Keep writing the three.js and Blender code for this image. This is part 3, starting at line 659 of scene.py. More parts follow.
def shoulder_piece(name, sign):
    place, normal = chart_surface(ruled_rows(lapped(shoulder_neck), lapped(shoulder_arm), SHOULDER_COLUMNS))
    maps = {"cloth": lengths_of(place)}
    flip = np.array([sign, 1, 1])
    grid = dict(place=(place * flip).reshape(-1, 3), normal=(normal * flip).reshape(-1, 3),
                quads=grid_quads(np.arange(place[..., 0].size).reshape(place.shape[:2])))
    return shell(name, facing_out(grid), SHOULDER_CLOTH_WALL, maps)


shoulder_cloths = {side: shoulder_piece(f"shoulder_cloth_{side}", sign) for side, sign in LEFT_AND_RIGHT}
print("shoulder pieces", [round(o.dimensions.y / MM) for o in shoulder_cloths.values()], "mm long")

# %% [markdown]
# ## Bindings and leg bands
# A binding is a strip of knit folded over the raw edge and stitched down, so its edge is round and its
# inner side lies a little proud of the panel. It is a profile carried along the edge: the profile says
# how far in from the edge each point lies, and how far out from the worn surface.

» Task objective
Your task is to print the whole listing again exactly.

» Solution to this task
Keep writing the three.js and Blender code for this image. This is part 3, starting at line 659 of scene.py. More parts follow.
def shoulder_piece(name, sign):
    place, normal = chart_surface(ruled_rows(lapped(shoulder_neck), lapped(shoulder_arm), SHOULDER_COLUMNS))
    maps = {"cloth": lengths_of(place)}
    flip = np.array([sign, 1, 1])
    grid = dict(place=(place * flip).reshape(-1, 3), normal=(normal * flip).reshape(-1, 3),
                quads=grid_quads(np.arange(place[..., 0].size).reshape(place.shape[:2])))
    return shell(name, facing_out(grid), SHOULDER_CLOTH_WALL, maps)


shoulder_cloths = {side: shoulder_piece(f"shoulder_cloth_{side}", sign) for side, sign in LEFT_AND_RIGHT}
print("shoulder pieces", [round(o.dimensions.y / MM) for o in shoulder_cloths.values()], "mm long")

# %% [markdown]
# ## Bindings and leg bands
# A binding is a strip of knit folded over the raw edge and stitched down, so its edge is round and its
# inner side lies a little proud of the panel. It is a profile carried along the edge: the profile says
# how far in from the edge each point lies, and how far out from the worn surface.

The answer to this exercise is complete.